> _Stated task_: Reproduce all of the listing below without alteration.
══ Given information
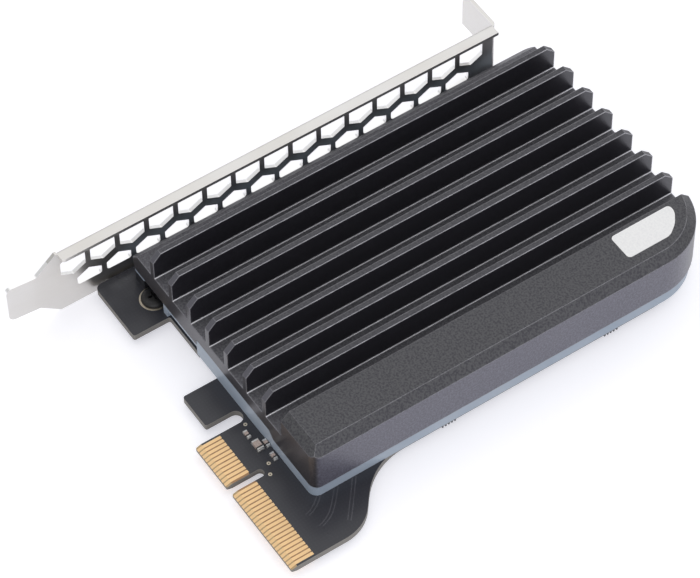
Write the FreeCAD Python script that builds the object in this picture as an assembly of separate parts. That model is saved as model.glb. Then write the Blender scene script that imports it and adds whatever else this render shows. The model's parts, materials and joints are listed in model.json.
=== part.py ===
import FreeCAD, Part
import math
import os

Vector = FreeCAD.Vector

# Frame: X runs along the card away from the bracket, Y from the contact tips to the card's top,
# Z out of the component side. The origin is the bracket-side corner of the contact tips, on the
# component face. All lengths are in millimetres.

# circuit board
boardThick = 1.57
boardInset = 1.3             # far edge inside the heatsink's far side
boardTopInset = 3.05         # top edge inside the heatsink's top end
boardTopRadius = 13.0
boardGap = 0.36              # between the board and the inside of the bracket's fold
tabFoot = 4.4                # lowest edge of the board's bracket-side tab
tabReach = 15.5              # width of that tab along X
tabRadius = 1.5
boardFoot = 13.15            # lower edge between the tab and the hidden recess
recessWidth = 7.4            # hidden recess beside the hook
recessDepth = 1.05
hookWidth = 8.7
hookFoot = 4.5
slotWidth = 3.2              # between the hook and the contacts
slotDepth = 12.2
shoulderCorner = 17.6        # where the contact section's side would meet the diagonal
shoulderRadius = 9.7
rootCorner = 27.4            # where the diagonal would meet the far edge
rootRadius = 16.0
boardCorner = 0.5            # small corners of the board's lower edge
tipCorner = 0.3              # corners of the contact sections

# edge contacts, in two groups with a key notch between them
contactPitch = 1.0
contactWidth = 0.7
contactInset = 0.8           # first contact's centre from its section's side
contactTop = 5.58
contactThick = 0.04
frontCount = 11
rearCount = 21
keyWidth = 1.95
keyDepth = 8.2
bevelLength = 1.3            # sloped lead-in at the contact tips
bevelRise = 0.45

# slot bracket
sheet = 0.86
plateFace = -46.46           # face of the plate towards the board
plateTop = 106.6
plateFoot = -3.5             # where the shoulders start
bracketWidth = 18.42
tongueWidth = 10.19
tongueTip = -15.3
tongueTop = -8.3
tongueRadius = 1.5
tongueFillet = 1.0           # where the tongue meets the shoulders
tongueBend = -9.0            # from here on the tongue leans away from the board
tongueLean = 0.5             # by this much at its tip
bendRadius = 0.1             # inside of every fold
flangeReach = 2.15           # stiffening flange, from the plate's inner face
flangeFoot = -3.0
plateCorner = 0.8            # small corners of the plate, its flange and the tab's lip
tabOut = 10.5                # top tab, from the plate's outer face
tabCorner = 3.0
lipOut = 2.3                 # short side of the top tab
notchWidth = 4.42
notchOffset = -2.89          # notch centre above the bracket's middle
notchReach = 4.1             # notch centre from the plate's outer face
footWidth = 9.0              # board-mounting feet
footReach = 13.9
footRelief = 0.6
footRadius = 1.5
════
> _Answer to this exercise_:
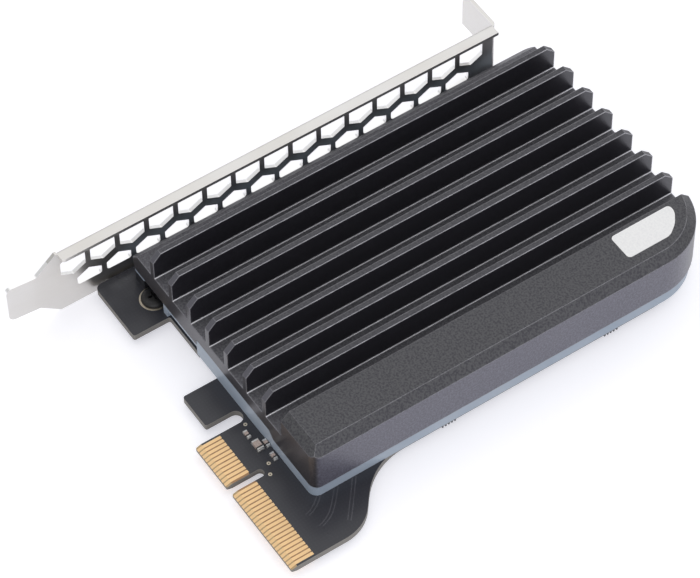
Write the FreeCAD Python script that builds the object in this picture as an assembly of separate parts. That model is saved as model.glb. Then write the Blender scene script that imports it and adds whatever else this render shows. The model's parts, materials and joints are listed in model.json.
=== part.py ===
import FreeCAD, Part
import math
import os

Vector = FreeCAD.Vector

# Frame: X runs along the card away from the bracket, Y from the contact tips to the card's top,
# Z out of the component side. The origin is the bracket-side corner of the contact tips, on the
# component face. All lengths are in millimetres.

# circuit board
boardThick = 1.57
boardInset = 1.3             # far edge inside the heatsink's far side
boardTopInset = 3.05         # top edge inside the heatsink's top end
boardTopRadius = 13.0
boardGap = 0.36              # between the board and the inside of the bracket's fold
tabFoot = 4.4                # lowest edge of the board's bracket-side tab
tabReach = 15.5              # width of that tab along X
tabRadius = 1.5
boardFoot = 13.15            # lower edge between the tab and the hidden recess
recessWidth = 7.4            # hidden recess beside the hook
recessDepth = 1.05
hookWidth = 8.7
hookFoot = 4.5
slotWidth = 3.2              # between the hook and the contacts
slotDepth = 12.2
shoulderCorner = 17.6        # where the contact section's side would meet the diagonal
shoulderRadius = 9.7
rootCorner = 27.4            # where the diagonal would meet the far edge
rootRadius = 16.0
boardCorner = 0.5            # small corners of the board's lower edge
tipCorner = 0.3              # corners of the contact sections

# edge contacts, in two groups with a key notch between them
contactPitch = 1.0
contactWidth = 0.7
contactInset = 0.8           # first contact's centre from its section's side
contactTop = 5.58
contactThick = 0.04
frontCount = 11
rearCount = 21
keyWidth = 1.95
keyDepth = 8.2
bevelLength = 1.3            # sloped lead-in at the contact tips
bevelRise = 0.45

# slot bracket
sheet = 0.86
plateFace = -46.46           # face of the plate towards the board
plateTop = 106.6
plateFoot = -3.5             # where the shoulders start
bracketWidth = 18.42
tongueWidth = 10.19
tongueTip = -15.3
tongueTop = -8.3
tongueRadius = 1.5
tongueFillet = 1.0           # where the tongue meets the shoulders
tongueBend = -9.0            # from here on the tongue leans away from the board
tongueLean = 0.5             # by this much at its tip
bendRadius = 0.1             # inside of every fold
flangeReach = 2.15           # stiffening flange, from the plate's inner face
flangeFoot = -3.0
plateCorner = 0.8            # small corners of the plate, its flange and the tab's lip
tabOut = 10.5                # top tab, from the plate's outer face
tabCorner = 3.0
lipOut = 2.3                 # short side of the top tab
notchWidth = 4.42
notchOffset = -2.89          # notch centre above the bracket's middle
notchReach = 4.1             # notch centre from the plate's outer face
footWidth = 9.0              # board-mounting feet
footReach = 13.9
footRelief = 0.6
footRadius = 1.5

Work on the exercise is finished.